You dont say where your from, but AR platforms can have some issues in cold weather. Ive seen more than a few reduced to a single shot in cold weather. If your calling in northern climates, this could be a deal breaker. They can be very accurate (and with some extra investment, can be extremely accurate). However, the reliability issue is always there.

As for caliber, theres a reason the .22-250 is the varmint caliber all others are compared to. :thumb:


----------



## People (Jan 17, 2005)

If your loads are good, using the correct powder, your rifle is clean, and lubed with good oil not grease an AR is very reliable in the winter. Using the wrong powder, having a very dirty rifle, or using the wrong lube will stop a 15 from running. Other than that they should run like no tomorrow. When I go out I almost always have a AR15 with me. The only time I do not is when I want the extreme range of the bigger rifles. Other than that the main reason I carry a 15 is it goes bang every time I pull the trigger.

Chuck Norris has never been in a fight, ever. Do you call one roundhouse kick to the face a fight?


----------



## SDHandgunner (Jun 22, 2004)

People said:


> If your loads are good, using the correct powder, your rifle is clean, and lubed with good oil not grease an AR is very reliable in the winter. Using the wrong powder, having a very dirty rifle, or using the wrong lube will stop a 15 from running. Other than that they should run like no tomorrow.


Very well put. I have two AR's and have not had a hiccup with either one of them, and even in cold weather.

Larry


----------



## xdeano (Jan 14, 2005)

one thing that kind of sucks about an AR if you're a reloader is finding the brass in the snow. An AR tends to really throw brass, so if you're not using a bag, you'll be looking all over. With a bolt you can limit the throw of the brass. That's probably the only down fall. Wait here's another one. People with AR's tend to just keep pulling the trigger, which is a waste of ammo and if you haven't hit a coyote with the first round, your chances have just gone down hill. I had several groups of Wisconsin hunters in my area with AR's last winter and all they knew how to do was pull the trigger, between the 4 of them they went through about 40 round or more at a coyote and I left the area because I was so ******. Coyote was still running the last time I saw it.

xdeano


----------



## People (Jan 17, 2005)

Xdeano you brought up a good point. I do not even think about any more because it is second nature. I have some netting I put around the action of my rifle to catch the brass. That allows me to catch all of my brass. Your story grinds my gears also. Just because you have a semi does not mean you just pull the trigger like you are jerking something else. You have to treat a semi the same as any other rifle you aim and squeeze the trigger, if you miss let off until the trigger resets and then correct your aim and squeeze. Remember to keep your cool. The rifle does everything for you but aiming. So just aim and work the trigger if you do not aim you will not hit what you want.
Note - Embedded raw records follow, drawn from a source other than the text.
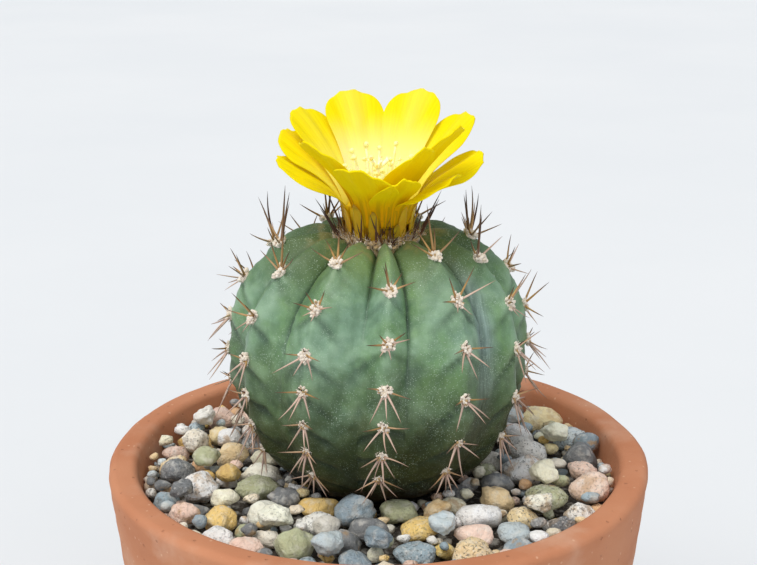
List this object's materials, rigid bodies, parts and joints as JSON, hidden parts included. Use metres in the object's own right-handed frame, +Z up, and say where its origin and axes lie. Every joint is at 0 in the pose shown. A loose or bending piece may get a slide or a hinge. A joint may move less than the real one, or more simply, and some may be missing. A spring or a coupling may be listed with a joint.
{
  "type": "potted round cactus",
  "caption": "Round ribbed cactus with spine clusters down its ribs and an open yellow flower on top, planted in a plain clay pot under a layer of gravel.",
  "frame": {"origin": "centre of the pot's underside, on the surface that it stands on", "axes": "+Z up through the pot and the plant; -Y is the front, the side that the picture shows; +X is to the right seen from the front"},
  "size_m": [0.13, 0.13, 0.1763],
  "materials": {
    "clay": "unglazed fired clay, matt and porous",
    "soil": null,
    "gravel": "small rounded gravel of mixed colours",
    "pebbles": "rough rounded pebbles, cream, tan, grey and slate",
    "stem_skin": null,
    "spines": "woody spines, pale to dark brown, from cream woolly cushions",
    "wool": "felted cream and tan plant wool with dark bristles",
    "tube_skin": "golden yellow flower tube, streaked",
    "petals": "thin silky lemon-yellow petals",
    "stamens": "pale yellow threads with ochre pollen heads",
    "pistil": "pale cream-yellow"
  },
  "bodies": {
    "root": {"pot": "clay", "potting_mix": "soil", "gravel_layer": "gravel", "pebble_01": "pebbles", "pebble_02": "pebbles", "pebble_03": "pebbles", "pebble_04": "pebbles", "pebble_05": "pebbles", "pebble_06": "pebbles", "pebble_07": "pebbles", "pebble_08": "pebbles", "pebble_09": "pebbles", "pebble_10": "pebbles", "pebble_11": "pebbles", "pebble_12": "pebbles", "pebble_13": "pebbles", "pebble_14": "pebbles", "pebble_15": "pebbles", "pebble_16": "pebbles", "cactus_stem": "stem_skin", "spines_rib_01": "spines", "spines_rib_02": "spines", "spines_rib_03": "spines", "spines_rib_04": "spines", "spines_rib_05": "spines", "spines_rib_06": "spines", "spines_rib_07": "spines", "spines_rib_08": "spines", "spines_rib_09": "spines", "spines_rib_10": "spines", "spines_rib_11": "spines", "spines_rib_12": "spines", "crown_wool": "wool", "floral_tube": "tube_skin", "petal_01": "petals", "petal_02": "petals", "petal_03": "petals", "petal_04": "petals", "petal_05": "petals", "petal_06": "petals", "petal_07": "petals", "petal_08": "petals", "petal_09": "petals", "petal_10": "petals", "petal_11": "petals", "petal_12": "petals", "petal_13": "petals", "stamens": "stamens", "pistil": "pistil"}
  },
  "joints": []
}
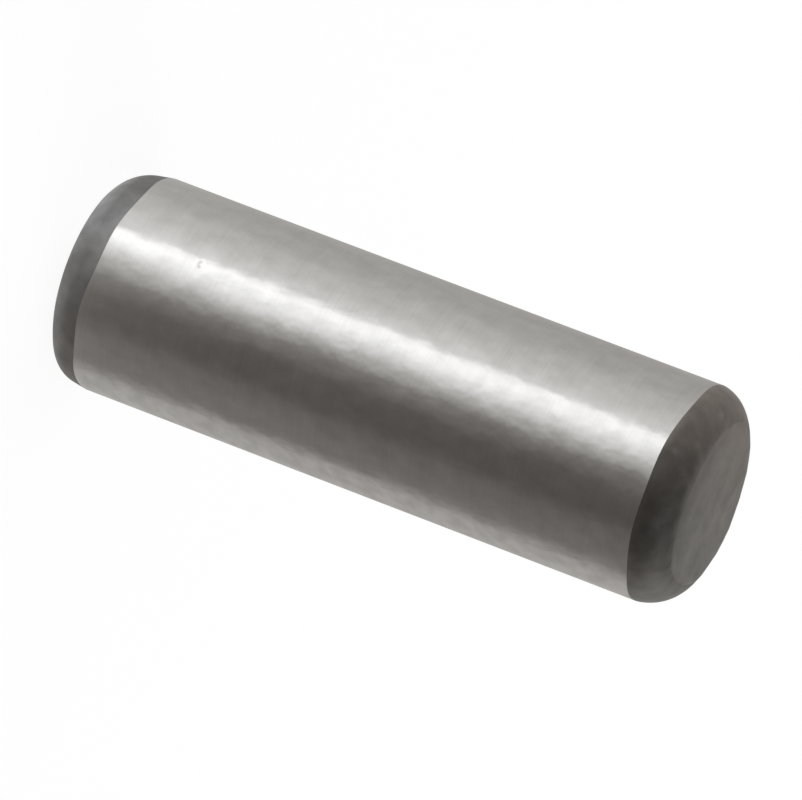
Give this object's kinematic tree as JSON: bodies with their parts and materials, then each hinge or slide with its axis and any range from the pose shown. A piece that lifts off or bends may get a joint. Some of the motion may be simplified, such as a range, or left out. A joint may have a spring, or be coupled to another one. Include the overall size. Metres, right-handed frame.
{
  "type": "dowel pin",
  "caption": "Plain cylindrical steel dowel pin with a ground shank, a rounded crown with a flat face, and a lead-in point; locates or joins parts in reamed holes.",
  "frame": {"origin": "centre of the point's flat face, on which the pin stands", "axes": "+Z along the pin's axis, from the point to the crown; the pin is round, so X and Y have no special direction"},
  "size_m": [0.0064, 0.0064, 0.0191],
  "materials": {
    "steel": "ground bright shank, grey unground ends"
  },
  "bodies": {
    "root": {"dowel_pin": "steel"}
  },
  "joints": []
}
One of the other things I do is keep brass that is safe to shoot one more time then load it for coyotes and when I fire it just let it lay.

There are two types of people in the world... people that suck, and Chuck Norris.


----------



## barebackjack (Sep 5, 2006)

People said:


> Just because you have a semi does not mean you just pull the trigger like you are jerking something else. You have to treat a semi the same as any other rifle you aim and squeeze the trigger, if you miss let off until the trigger resets and then correct your aim and squeeze. Remember to keep your cool.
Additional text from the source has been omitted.